INTRODUCTIVE D'INSTANCE

enregistrée au Greffe de la Cour le 3 mars 1992

QUESTIONS D'INTERPRÉTATION ET D'APPLICATION DE LA CONVENTION

DE MONTRÉAL DE 1971 RÉSULTANT DE L'INCIDENT AÉRIEN DE LOCKERBIE

(JAMAHIRIYA ARABE LIBYENNE c. ÉTATS-UNIS D'AMÉRIQUE)

1992
Rôle général
n° 89

1. LE SECRÉTAIRE DU BUREAU POPULAIRE DE LA GRANDE JAMAHIRIYA
ARABE LIBYENNE POPULAIRE ET SOCIALISTE AUPRÈS DU ROYAUME DES
PAYS-BAS AU GREFFIER DE LA COUR INTERNATIONALE DE JUSTICE

[Traduction]

Le 3 mars 1992.

Au nom de la Jamahiriya arabe libyenne populaire et socialiste, et conformément à l'article
40, paragraphe 1, du Statut de la Cour, j'ai l'honneur de faire connaître à la Cour que la Libye
entend par la présente déposer des requêtes introduisant des instances contre le Gouvernement
des Etats-Unis d'Amérique et le Gouvernement du Royaume-Uni [ Les deux requêtes ainsi
déposées ont été publiées sé parément sous la présente forme. [ Note du Greffe ].] ,
respectivement, concernant l'application ou l'interprétation des dispositions de la convention
pour la répression d'actes illicites dirigés contre la sécurité de l'aviation civile signée a

Montréal le 23 septembre 1971.

Par des documents séparés qui seront déposés ultérieurement, la Libye présentera également à
la Cour des demandes en indication de mesures conservatoires en application de l'article 41 du
Statut de la Cour et des articles 73, 74 et 75 du Règlement de la Cour.

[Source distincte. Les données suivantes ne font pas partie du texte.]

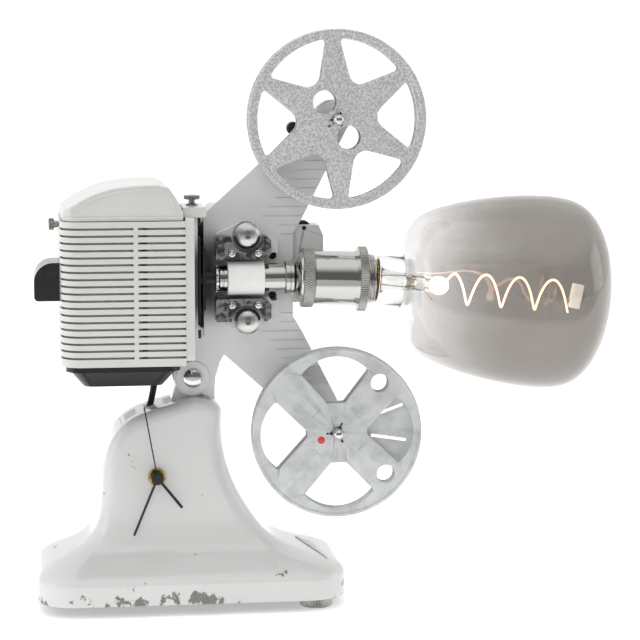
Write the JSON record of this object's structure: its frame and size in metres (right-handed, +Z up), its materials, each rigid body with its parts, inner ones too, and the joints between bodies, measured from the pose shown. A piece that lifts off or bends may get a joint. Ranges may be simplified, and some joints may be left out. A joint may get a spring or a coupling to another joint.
{
  "type": "film projector converted to a table lamp",
  "caption": "Cine film projector on a flared enamelled pedestal with a clock, reels on a K-shaped plate, a ribbed lamp housing and a large globe lamp in place of the lens.",
  "frame": {"origin": "bottom centre of the whole object, on the surface it stands on", "axes": "+Z up, +X from the lamp housing towards the lamp that points out of the lens place, +Y away from the reels and clock face"},
  "size_m": [0.414, 0.1675, 0.4134],
  "materials": {
    "white_enamel": "gloss stoved enamel on cast iron, chipped along the foot",
    "grey_paint": "satin light grey paint",
    "hammered_grey": "hammered grey paint on pressed sheet",
    "housing_paint": "satin off-white paint on a ribbed casting",
    "bare_aluminium": "satin pressed sheet",
    "polished_chrome": "polished plate",
    "knurled_steel": "knurled and plated",
    "plain_steel": "turned or pressed",
    "black_steel": "black oxide or black paint",
    "black_gloss": "gloss black lacquer",
    "black_plastic": "moulded",
    "brass": "turned",
    "white_sleeve": "plain white tube",
    "white_ceramic": "glazed insulator",
    "clear_glass": "clear by the neck, smoky silver towards the crown",
    "stem_glass": "clear stem glass",
    "glowing_wire": "glowing filament coil",
    "rubber": "moulded",
    "lead_cover": "black twin flex",
    "battery_wrap": "plain wrapper"
  },
  "bodies": {
    "base": {"base_casting": "white_enamel", "column_cap": "white_enamel", "bottom_plate": "black_steel", "bottom_screws": "plain_steel", "rubber_feet": "rubber", "badge_plate": "bare_aluminium", "mains_grommet": "rubber", "clock_movement": "black_plastic", "clock_battery": "battery_wrap", "clock_nut": "brass"},
    "levelling_screw": {"levelling_foot": "knurled_steel"},
    "hour": {"hour_hand": "black_steel"},
    "minute": {"minute_hand": "black_steel"},
    "second": {"second_hand": "black_steel"},
    "time_wheel": {"time_setting_wheel": "black_plastic"},
    "head": {"mechanism_plate": "grey_paint", "mechanism_case": "grey_paint", "tilt_pin": "polished_chrome", "shoe_bases": "grey_paint", "film_shoes": "polished_chrome", "shoe_screws": "plain_steel", "aperture_plate": "black_steel", "pressure_plate": "plain_steel", "lamp_housing": "housing_paint", "housing_tray": "black_gloss", "gate_frame": "housing_paint", "rear_hood": "black_gloss", "case_screws": "black_steel", "lens_mount": "grey_paint", "threaded_pipe": "plain_steel", "toothed_washer": "polished_chrome", "pipe_bushes": "polished_chrome", "insulating_sleeve": "white_sleeve", "socket_cap": "polished_chrome", "socket_rings": "knurled_steel", "socket_shell": "polished_chrome", "socket_insert": "white_ceramic", "head_lead": "lead_cover"},
    "bulb": {"bulb_glass": "clear_glass", "bulb_cap": "brass", "bulb_stem": "stem_glass", "filament": "glowing_wire"},
    "main_gear": {"main_gear": "brass"},
    "upper_sprocket": {"upper_sprocket": "polished_chrome", "upper_sprocket_gear": "brass"},
    "lower_sprocket": {"lower_sprocket": "polished_chrome", "lower_sprocket_gear": "brass"},
    "upper_reel": {"upper_reel_front": "hammered_grey", "upper_reel_back": "hammered_grey", "upper_reel_core": "hammered_grey", "upper_spindle": "polished_chrome"},
    "lower_reel": {"lower_reel_front": "bare_aluminium", "lower_reel_back": "bare_aluminium", "lower_reel_core": "bare_aluminium", "lower_spindle": "polished_chrome"},
    "guide_roller": {"guide_roller": "black_plastic"},
    "lid": {"housing_lid": "housing_paint"},
    "lid_thumbscrew": {"lid_thumbscrew": "knurled_steel"},
    "side_thumbscrew": {"side_thumbscrew": "knurled_steel"},
    "focus_wheel": {"focus_wheel": "black_plastic"}
  },
  "joints": [
    {"name": "head_tilt", "type": "hinge", "parent": "base", "child": "head", "pos_m": [-0.09306, 0.01876, 0.1635], "axis": [0, -1, 0], "range_deg": [0, 12], "deforming": ["head_lead"]},
    {"name": "levelling", "type": "slide", "parent": "base", "child": "levelling_screw", "axis": [0, 0, 1], "range_m": [-0.006, 0]},
    {"name": "minute_turn", "type": "hinge", "parent": "base", "child": "minute", "pos_m": [-0.12066, 0.01876, 0.095], "axis": [0, 1, 0], "continuous": true},
    {"name": "hour_turn", "type": "hinge", "parent": "base", "child": "hour", "pos_m": [-0.12066, 0.01876, 0.095], "axis": [0, 1, 0], "continuous": true},
    {"name": "second_turn", "type": "hinge", "parent": "base", "child": "second", "pos_m": [-0.12066, 0.01876, 0.095], "axis": [0, 1, 0], "continuous": true},
    {"name": "time_setting", "type": "hinge", "parent": "base", "child": "time_wheel", "pos_m": [-0.10866, 0.01876, 0.104], "axis": [0, 1, 0], "continuous": true},
    {"name": "bulb_turn", "type": "hinge", "parent": "head", "child": "bulb", "pos_m": [0.02711, -0.01424, 0.23587], "axis": [0.9962, 0, -0.0872], "continuous": true},
    {"name": "main_turn", "type": "hinge", "parent": "head", "child": "main_gear", "pos_m": [-0.05577, 0.01876, 0.2376], "axis": [0, 1, 0], "continuous": true},
    {"name": "upper_sprocket_turn", "type": "hinge", "parent": "head", "child": "upper_sprocket", "pos_m": [-0.05577, 0.01876, 0.2682], "axis": [0, 1, 0], "continuous": true},
    {"name": "lower_sprocket_turn", "type": "hinge", "parent": "head", "child": "lower_sprocket", "pos_m": [-0.05577, 0.01876, 0.207], "axis": [0, 1, 0], "continuous": true},
    {"name": "upper_reel_turn", "type": "hinge", "parent": "head", "child": "upper_reel", "pos_m": [0.00864, -0.01424, 0.3499], "axis": [0, 1, 0], "continuous": true},
    {"name": "lower_reel_turn", "type": "hinge", "parent": "head", "child": "lower_reel", "pos_m": [0.00864, -0.01424, 0.1253], "axis": [0, 1, 0], "continuous": true},
    {"name": "guide_roller_turn", "type": "hinge", "parent": "head", "child": "guide_roller", "pos_m": [-0.02087, -0.01424, 0.343], "axis": [0, 1, 0], "continuous": true},
    {"name": "lid_lift", "type": "slide", "parent": "head", "child": "lid", "axis": [0, 0, 1], "range_m": [0, 0.04]},
    {"name": "lid_screw_turn", "type": "hinge", "parent": "head", "child": "lid_thumbscrew", "pos_m": [-0.09506, -0.02124, 0.2913], "axis": [0, 0, 1], "continuous": true},
    {"name": "side_screw_turn", "type": "hinge", "parent": "head", "child": "side_thumbscrew", "pos_m": [-0.19107, 0.00076, 0.2763], "axis": [-1, 0, 0], "continuous": true},
    {"name": "focus_turn", "type": "hinge", "parent": "head", "child": "focus_wheel", "pos_m": [-0.01157, 0.01876, 0.2706], "axis": [0, 1, 0], "continuous": true}
  ],
  "couplings": [
    {"joint": "hour_turn", "follows": "minute_turn", "ratio": 0.083333},
    {"joint": "time_setting", "follows": "minute_turn", "ratio": -1},
    {"joint": "upper_sprocket_turn", "follows": "main_turn", "ratio": -1},
    {"joint": "lower_sprocket_turn", "follows": "main_turn", "ratio": -1}
  ]
}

Comme il est indiqué dans les requêtes, conformément à l'article 40 du Règlement de la Cour,

le Gouvernement libyen informe la Cour que son agent sera le soussigné et que son domicile
élu est le suivant: Al Faitouri Sh. Mohamed, secrétaire du bureau populaire de la Grande
Jamahiriya arabe libyenne populaire et socialiste, 28, avenue Victoria, 1050 Bruxelles,
Belgique.

Respectueusement,

le secrétaire du bureau populaire

auprès des Pays-Bas, (Signé) AL FAITOURI Sh. Mohamed.

__________

II. REQUÊTE INTRODUCTIVE D'INSTANCE

[Traduction]

Le 3 mars 1992.

J'ai l'honneur de me référer a l'article 14, paragraphe 1, de la convention pour la répression

d'actes illicites dirigés contre la sécurité de l'aviation civile signée à Montréal de 23 septembre
1971 (ci-après dénommée la << convention de Montréal >>).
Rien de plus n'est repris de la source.